**YOUR GOAL:** Return the lines below exactly, starting with the line that contains "obj.matrix_parent_inverse = Matrix.Identity(4)" and stopping after the last line.

**SUPPLIED DATA:**
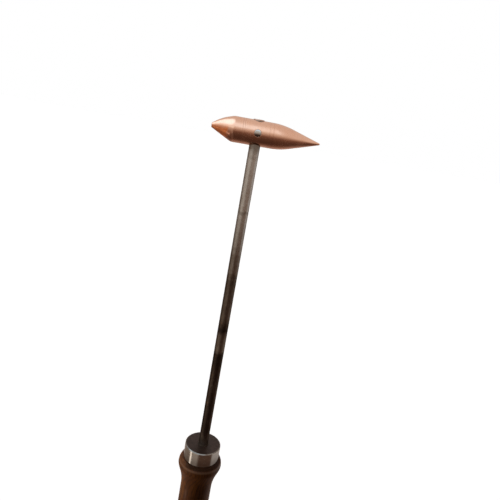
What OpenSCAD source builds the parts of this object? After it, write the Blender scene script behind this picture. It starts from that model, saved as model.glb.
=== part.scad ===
// Hammer-pattern soldering copper: a turned copper bit, pointed at one end and
// short-coned at the other, cross-pinned to a round steel shank. The shank runs
// through a turned steel cap ferrule into a turned wooden handle.
//
// Frame: origin at the centre of the handle's flat butt, +Z up the shank to the
// bit, +X along the bit to its long point, -Y to the front. Millimetres.

/* [Whole tool] */
// Height of the bit's axis above the butt
bit_height = 390; // [330:1:450]
// Length of the wooden handle from the butt to the ferrule
handle_len = 122.5; // [110:0.5:135]

/* [Copper bit] */
// Diameter of the bit's round body
bit_d = 18; // [16:0.5:25]
// Length of the full-diameter body on the blunt side of the shank
body_blunt = 17.6; // [14:0.1:24]
// Length of the full-diameter body on the pointed side of the shank
body_point = 17.7; // [14:0.1:24]
// Half angle of the short blunt cone, in degrees
blunt_half_angle = 27; // [22:0.5:35]
// Diameter of the small flat on the blunt cone's tip
blunt_tip_d = 3; // [2:0.1:5]
// Half angle of the long cone, in degrees
point_half_angle = 16.8; // [14:0.1:22]
// Radius of the long point's rounded tip
point_tip_r = 0.7; // [0.3:0.1:1.0]
// Radius that blends the body into the blunt cone
blunt_blend_r = 7; // [3:0.5:12]
// Radius that blends the body into the long cone
point_blend_r = 50; // [10:1:60]
// Diameter of the cross pin through the bit and the shank
pin_d = 5; // [3:0.5:5]

/* [Shank] */
// Diameter of the round steel shank
shank_d = 8; // [7:0.5:10]
// Height of the shank's end above the top of the bit
shank_proud = 0.4; // [0.2:0.1:1.5]
// Chamfer on the shank's top end
shank_chamfer = 0.3; // [0.1:0.1:0.5]
// Depth of the tang below the top of the handle's spigot
tang_depth = 70; // [40:1:80]

/* [Ferrule] */
// Outside diameter of the steel cap ferrule
ferrule_d = 29.4; // [27:0.1:32]
// Height of the ferrule
ferrule_h = 12.5; // [11:0.5:16]
// Thickness of the ferrule's side wall
ferrule_wall = 2; // [1.5:0.1:3]
// Thickness of the ferrule's top
ferrule_top = 2.5; // [2:0.1:4]
// Chamfer round the ferrule's top edge
ferrule_chamfer = 0.6; // [0.3:0.1:1]
// Radial clearance between the ferrule's hole and the shank
ferrule_gap = 0.05; // [0.02:0.01:0.1]
// Countersink at the mouth of the ferrule's hole
ferrule_sink = 0.6; // [0.3:0.1:0.8]

/* [Handle] */
// Diameter of the bead under the ferrule
bead_d = 36; // [34:0.1:40]
// Diameter of the waist below the bead
waist_d = 26.2; // [24:0.1:28]
// Largest diameter of the palm swell
palm_d = 33.6; // [30:0.1:38]
// Height of the palm swell's widest place above the butt
palm_height = 38; // [32:1:44]
// Diameter of the flat on the butt
butt_flat_d = 21; // [18:0.5:24]

/* [Hidden] */
$fn = 128;
// Straight pieces in each curved stretch of an outline.
curve_steps = 14;
// Extra length that takes a cutter clear through a face.
through = 1;

bit_r = bit_d / 2;
shank_r = shank_d / 2;
pin_r = pin_d / 2;
ferrule_r = ferrule_d / 2;
spigot_r = ferrule_r - ferrule_wall;
spigot_h = ferrule_h - ferrule_top;
spigot_chamfer = 0.8;
// Edge between the blunt tip's flat and its cone.
blunt_tip_edge = 0.3;
// How far the handle's side has turned in, and its height, where the rounded butt begins.
butt_round = 2.2;
edge_z = 6.5;
// Height of the waist's lower end, and the distances of its upper end and of the
// bead's widest place below the ferrule.
waist_low = 77;
waist_drop = 28;
bead_drop = 6.2;
// Step of wood that shows round the ferrule.
shoulder_step = 0.1;
blunt_tip_r = blunt_tip_d / 2;
ferrule_z = handle_len;
ferrule_top_z = ferrule_z + ferrule_h;
spigot_top_z = ferrule_z + spigot_h;
shank_top_z = bit_height + bit_r + shank_proud;
tang_end_z = spigot_top_z - tang_depth;
// Cone at the tang's end, which matches the drill's point in the handle.
tang_point_h = shank_r / tan(59);
// Where the blunt cone's side reaches the flat tip.
blunt_tip_x = -body_blunt - (bit_r - blunt_tip_r) / tan(blunt_half_angle);
// Where the long cone's sides would meet, beyond the rounded tip.
point_apex_x = body_point + bit_r / tan(point_half_angle);
point_ball_x = point_apex_x - point_tip_r / sin(point_half_angle);

// Point at t along the cubic curve with end points a and d and handles b and c.
function cubic(a, b, c, d, t) =
    pow(1 - t, 3) * a + 3 * pow(1 - t, 2) * t * b + 3 * (1 - t) * t * t * c + pow(t, 3) * d;

// The curve as points, leaving out its first, which the stretch before it ends on.
function curve(a, b, c, d) = [for (i = [1:curve_steps]) cubic(a, b, c, d, i / curve_steps)];

// Points on an arc of radius r about [cx, cy], from one angle to another.
function arc(cx, cy, r, from, to) =
    [for (i = [0:curve_steps]) let (a = from + (to - from) * i / curve_steps)
        [cx + r * cos(a), cy + r * sin(a)]];

// Outline of the bit as [radius, distance along the bit] from the blunt tip to the point.
function bit_outline() =
    let (
        blunt_back = blunt_blend_r * tan(blunt_half_angle / 2),
        point_back = point_blend_r * tan(point_half_angle / 2)
    )
    concat(
        [
            [0, blunt_tip_x],
            [blunt_tip_r - blunt_tip_edge, blunt_tip_x],
            [blunt_tip_r, blunt_tip_x + blunt_tip_edge]
        ],
        arc(bit_r - blunt_blend_r, -body_blunt + blunt_back, blunt_blend_r, -blunt_half_angle, 0),
        arc(bit_r - point_blend_r, body_point - point_back, point_blend_r, 0, point_half_angle),
        arc(0, point_ball_x, point_tip_r, point_half_angle, 90)
    );

// Outline of the handle as [radius, height], from the centre of the butt up to the
// spigot that the ferrule covers.
function handle_outline() =
    let (
        bead_r = bead_d / 2,
        waist_r = waist_d / 2,
        palm_r = palm_d / 2,
        flat_r = butt_flat_d / 2,
        edge_r = palm_r - butt_round,
        waist_high = handle_len - waist_drop,
        bead_z = handle_len - bead_drop,
        shoulder_r = ferrule_r + shoulder_step
    )
    concat(
        [[0, 0], [flat_r, 0]],
        // Each curve's two middle points are handles, which set how full it is.
        curve([flat_r, 0], [flat_r + 2.4, 0], [edge_r - 0.6, 2.4], [edge_r, edge_z]),
        curve([edge_r, edge_z], [edge_r + 1, 14], [palm_r, 24], [palm_r, palm_height]),
        curve([palm_r, palm_height], [palm_r, 56], [waist_r, 61], [waist_r, waist_low]),
        [[waist_r, waist_high]],
        curve([waist_r, waist_high], [waist_r, waist_high + 12.3], [bead_r, bead_z - 3], [bead_r, bead_z]),
        curve(
            [bead_r, bead_z],
            [bead_r, bead_z + 2.9],
            [shoulder_r + 2, handle_len - 0.9],
            [shoulder_r, handle_len]
        ),
        [
            [spigot_r, handle_len],
            [spigot_r, spigot_top_z - spigot_chamfer],
            [spigot_r - spigot_chamfer, spigot_top_z],
            [0, spigot_top_z]
        ]
    );

// A turned shape about +X at the height of the bit.
module along_bit() {
    translate([0, 0, bit_height]) rotate([0, 90, 0]) rotate_extrude() polygon(bit_outline());
}

// The cross pin's cylinder, front to back through the bit's axis.
module pin_shape() {
    translate([0, 0, bit_height]) rotate([90, 0, 0])
        cylinder(r = pin_r, h = bit_d + 2 * through, center = true);
}

// The shank's cylinder, with its chamfered top and pointed tang.
module shank_shape() {
    translate([0, 0, tang_end_z]) rotate_extrude() polygon([
        [0, 0],
        [shank_r, tang_point_h],
        [shank_r, shank_top_z - tang_end_z - shank_chamfer],
        [shank_r - shank_chamfer, shank_top_z - tang_end_z],
        [0, shank_top_z - tang_end_z]
    ]);
}

module handle() {
    color("#5a3320") difference() {
        rotate_extrude() polygon(handle_outline());
        // Blind hole for the tang, with the drill's pointed end.
        translate([0, 0, tang_end_z]) rotate_extrude() polygon([
            [0, 0],
            [shank_r, tang_point_h],
            [shank_r, tang_depth + through],
            [0, tang_depth + through]
        ]);
    }
}

module ferrule() {
    hole_r = shank_r + ferrule_gap;
    color("#a39a90") translate([0, 0, ferrule_z]) rotate_extrude() polygon([
        [spigot_r, 0],
        [ferrule_r, 0],
        [ferrule_r, ferrule_h - ferrule_chamfer],
        [ferrule_r - ferrule_chamfer, ferrule_h],
        [hole_r + ferrule_sink, ferrule_h],
        [hole_r, ferrule_h - ferrule_sink],
        [hole_r, spigot_h],
        [spigot_r, spigot_h]
    ]);
}

module shank() {
    color("#6b6056") difference() {
        shank_shape();
        pin_shape();
    }
}

module copper_bit() {
    color("#c98463") difference() {
        along_bit();
        translate([0, 0, bit_height]) cylinder(r = shank_r, h = bit_d + 2 * through, center = true);
        pin_shape();
    }
}

// The pin's two ends are dressed flush with the bit's round body.
module bit_pin() {
    color("#8d8a86") intersection() {
        pin_shape();
        translate([0, 0, bit_height]) rotate([0, 90, 0]) cylinder(r = bit_r, h = bit_d, center = true);
    }
}

handle();
ferrule();
shank();
copper_bit();
bit_pin();
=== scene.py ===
"""Looks of the soldering copper: a copper bit on a steel shank, a cap ferrule and a turned handle.

Every piece is built here as its own mesh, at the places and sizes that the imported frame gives.
Lengths are in metres; the constants of each shape are in millimetres times MM.
"""

import math

import bmesh
import bpy
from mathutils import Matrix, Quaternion, Vector, noise


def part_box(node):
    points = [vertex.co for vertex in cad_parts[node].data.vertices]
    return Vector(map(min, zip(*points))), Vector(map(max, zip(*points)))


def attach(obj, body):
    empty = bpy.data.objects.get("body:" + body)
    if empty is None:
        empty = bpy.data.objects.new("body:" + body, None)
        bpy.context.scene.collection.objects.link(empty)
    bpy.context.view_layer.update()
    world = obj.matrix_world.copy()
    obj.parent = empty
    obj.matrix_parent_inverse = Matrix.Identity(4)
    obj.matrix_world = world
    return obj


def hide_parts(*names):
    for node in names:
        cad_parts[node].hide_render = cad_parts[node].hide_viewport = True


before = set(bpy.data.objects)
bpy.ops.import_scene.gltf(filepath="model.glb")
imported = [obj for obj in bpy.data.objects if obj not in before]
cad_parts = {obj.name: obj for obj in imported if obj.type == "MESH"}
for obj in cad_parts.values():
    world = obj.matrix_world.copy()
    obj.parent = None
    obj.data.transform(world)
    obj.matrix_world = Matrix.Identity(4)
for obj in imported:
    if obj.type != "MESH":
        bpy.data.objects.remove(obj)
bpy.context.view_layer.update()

MM = 0.001

# ---------------------------------------------------------------- places, from the frame

BIT_LOW, BIT_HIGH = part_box("copper_bit")
PIN_LOW, PIN_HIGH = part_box("bit_pin")
SHANK_LOW, SHANK_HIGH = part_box("shank")
FERRULE_LOW, FERRULE_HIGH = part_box("ferrule")
HANDLE_LOW, HANDLE_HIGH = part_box("handle")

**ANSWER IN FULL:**
    obj.matrix_parent_inverse = Matrix.Identity(4)
    obj.matrix_world = world
    return obj


def hide_parts(*names):
    for node in names:
        cad_parts[node].hide_render = cad_parts[node].hide_viewport = True


before = set(bpy.data.objects)
bpy.ops.import_scene.gltf(filepath="model.glb")
imported = [obj for obj in bpy.data.objects if obj not in before]
cad_parts = {obj.name: obj for obj in imported if obj.type == "MESH"}
for obj in cad_parts.values():
    world = obj.matrix_world.copy()
    obj.parent = None
    obj.data.transform(world)
    obj.matrix_world = Matrix.Identity(4)
for obj in imported:
    if obj.type != "MESH":
        bpy.data.objects.remove(obj)
bpy.context.view_layer.update()

MM = 0.001

# ---------------------------------------------------------------- places, from the frame

BIT_LOW, BIT_HIGH = part_box("copper_bit")
PIN_LOW, PIN_HIGH = part_box("bit_pin")
SHANK_LOW, SHANK_HIGH = part_box("shank")
FERRULE_LOW, FERRULE_HIGH = part_box("ferrule")
HANDLE_LOW, HANDLE_HIGH = part_box("handle")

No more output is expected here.